Yes, well -- unless you got a site you want to show us where the new malls, I still think are ways away. I think -- I still don't see a real demand for a lot of new malls. Now, Nanuet is a good example. You could consider that a new mall in a sense, but we put that in our redevelopment category.

Jeffrey Spector - BofA Merrill Lynch, Research Division

And then Brazil, should we be -- should we assume it's full price in China, Premium Outlet. Did you day that?

David E. Simon

I did not say that, and you should not necessarily assume that.

Jeffrey Spector - BofA Merrill Lynch, Research Division

Okay. And then with the Phoenix announcement...

David E. Simon

On both fronts, Jeff, on both fronts.

Jeffrey Spector - BofA Merrill Lynch, Research Division

Okay. And then last question on Phoenix, I guess with your announcement, have you heard anything from your competitors on their sites?

David E. Simon

I assume they're -- our assumption is they're going to go full steam ahead, and we are going forward, will have no impact on what they do.

Jeffrey Spector - BofA Merrill Lynch, Research Division

Okay. Actually I'm sorry, one last question. Do you still have the ownership stake in value retail in the U.K. and Europe?

David E. Simon

We do.

Jeffrey Spector - BofA Merrill Lynch, Research Division

You do. Okay. Anything with that at this point with the sale in Italy, or you like that small investment, keep it as is, or is there any chance to increase that or do anything more in the outlet front I guess?

David E. Simon

We like that investment. In fact, we have an investment at the holding company more or less. And then there's investors in various outlets that in some cases are different than the investors at the holding company. And in fact we just increased our ownership interest in 2 outlets at year end.

Jeffrey Spector - BofA Merrill Lynch, Research Division

In value retail?

David E. Simon

Correct.

Operator

Our next question comes from the line of Craig Schmidt of Bank of America Merrill Lynch.

Craig R. Schmidt - BofA Merrill Lynch, Research Division

I just wanted to push a little more on Del Amo. Do you think that investment could be north of $200 million?

David E. Simon

Yes, it could be. It could be. And if you want to see all the options, we'll let you spend. It's at your own peril, but we'll let you spend time with David Contis. And he could -- we could actually use your help, Craig.

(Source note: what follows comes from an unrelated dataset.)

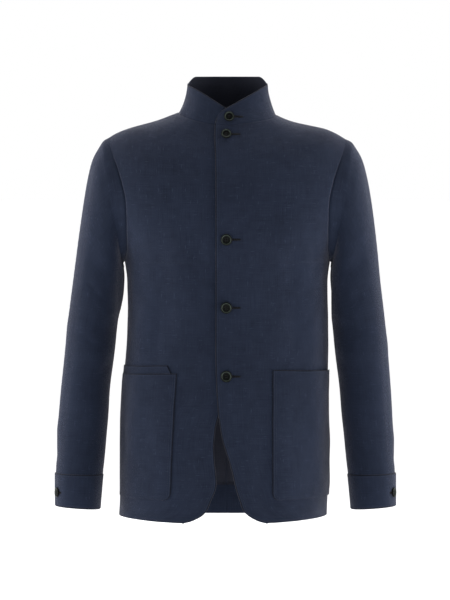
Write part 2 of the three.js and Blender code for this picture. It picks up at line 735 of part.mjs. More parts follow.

Craig R. Schmidt - BofA Merrill Lynch, Research Division

And it sounds like...

David E. Simon

That will be at your own peril and may take a long time, so reserve half the day.

Craig R. Schmidt - BofA Merrill Lynch, Research Division

It's sound like you're talking to fashion anchors. Are they positively inclined at this point?

Richard S. Sokolov

Everyone acknowledges the importance of the market and the fact that it's not adequately penetrated under existing stores. Obviously, we're now in an environment where people are considering more capital investments, and we're optimistic.

Craig R. Schmidt - BofA Merrill Lynch, Research Division

Okay, and then prior to my meeting with David Contis, is it still going to be done in phase, there was one time I thought you'd focus on the northern end first?

Richard S. Sokolov

It will still be done in phases based on when we can get the right critical mass. And right now, we're focusing on what and how we're going to start it. But it is, again, a very big project, so it is going to take a number of phases and a number of years to bring to fruition.

Craig R. Schmidt - BofA Merrill Lynch, Research Division

Okay. And then just shifting gears slightly, in terms of the outlet business, I'm wondering if, like the malls, are the higher-end ones doing better than the more moderately-priced ones? Or are outlets strong just throughout the price point spectrum?

David E. Simon

I would say they're generally strong. But the tourist outlets are the ones that are really kicking a**.

Operator

With no further questions in the queue at this time, I will now turn the call over to Mr. David Simon for closing remarks. Please proceed.

David E. Simon

Okay. Thank you, everybody, and thanks for your patience on the call, and have a good weekend.

Operator

Ladies and gentlemen, that concludes today's conference. Thank you for your participation. You may now disconnect, and have a great day.